The pre-deploy validator detected a configuration issue. Common causes: a required field is empty (such as MQTT topic or Modbus IP address), the register address is out of range, or an IP address does not match the required format. Click the badge to see the specific message and correct the field before deploying.


Known Issues and Limitations

MQTT Sensor Bridge only reads numeric values. If your device publishes string values (e.g., "on" or "off"), they are dropped. The sensor expects a value that can be parsed as a number. For string-based commands, use the MQTT Actuator Bridge in reverse — or add a custom function node in Node-RED after deployment to convert strings.

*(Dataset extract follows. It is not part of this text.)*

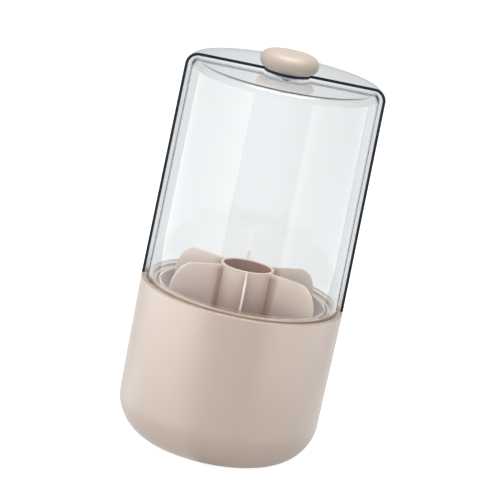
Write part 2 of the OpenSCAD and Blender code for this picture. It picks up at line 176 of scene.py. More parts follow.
class Signal:
    """A socket in a node tree, on which Python's arithmetic adds the Math nodes."""

    def __init__(self, maker, socket):
        self.maker = maker
        self.socket = socket

    def math(self, operation, *values):
        return self.maker.node("ShaderNodeMath", {"operation": operation}, dict(enumerate(values)))

    def __add__(self, other):
        return self.math("ADD", self, other)

    def __radd__(self, other):
        return self.math("ADD", other, self)

    def __sub__(self, other):
        return self.math("SUBTRACT", self, other)

    def __rsub__(self, other):
        return self.math("SUBTRACT", other, self)

    def __mul__(self, other):
        return self.math("MULTIPLY", self, other)

    def __rmul__(self, other):
        return self.math("MULTIPLY", other, self)

    def __truediv__(self, other):
        return self.math("DIVIDE", self, other)

    def __abs__(self):
        return self.math("ABSOLUTE", self)

    def at_least(self, other):
        return self.math("MAXIMUM", self, other)

    def at_most(self, other):
        return self.math("MINIMUM", self, other)

    def root(self):
        return self.math("SQRT", self)

    def sine(self):
        return self.math("SINE", self)

    def cosine(self):
        return self.math("COSINE", self)


class Maker:
    """Adds nodes to one tree."""

    def __init__(self, tree):
        self.tree = tree
        tree.nodes.clear()

    def node(self, kind, settings=None, sockets=None, output=0):
        """Adds a node, sets its settings and then its sockets, and gives back one output."""
        made = self.tree.nodes.new(kind)
        for name, value in (settings or {}).items():
            if name == "stops":
                self.set_stops(made.color_ramp, value)
            else:
                setattr(made, name, value)
        for name, value in (sockets or {}).items():
            if isinstance(value, Signal):
                self.tree.links.new(value.socket, made.inputs[name])
            else:
                made.inputs[name].default_value = value
        return Signal(self, made.outputs[output]) if made.outputs else made

    @staticmethod
    def set_stops(ramp, stops):
        for place, colour in stops[2:]:
            ramp.elements.new(place)
        for element, (place, colour) in zip(ramp.elements, stops):
            element.position = place
            element.color = colour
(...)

Modbus RTU parts share the serial port. If you add multiple Modbus RTU parts pointing to the same serial port, they share the bus through the node-red-contrib-modbus queue. This works correctly as long as each part has a unique Slave ID. Do not use the same serial port for a Modbus RTU part and a native UART sensor (such as a CO2 sensor on /dev/ttyAMA0) at the same time.

S7comm Actuator only writes BOOL variables. Writing INT, DINT, or REAL values from the dashboard to a PLC requires a custom Node-RED function node added to the flow after deployment. The Configurator does not generate this automatically.

Modbus TCP requires a static IP. Dynamic DHCP addresses will break Node-RED polling after a power cycle or lease renewal. Always assign a static IP to Modbus TCP devices, either in the device firmware or as a DHCP reservation in your router.

S7comm is not compatible with S7-300 or S7-400 PLCs using older firmware. The node-red-contrib-s7 package targets S7-1200 and S7-1500 with modern firmware. For older Siemens hardware, use a Modbus TCP gateway device as an intermediary.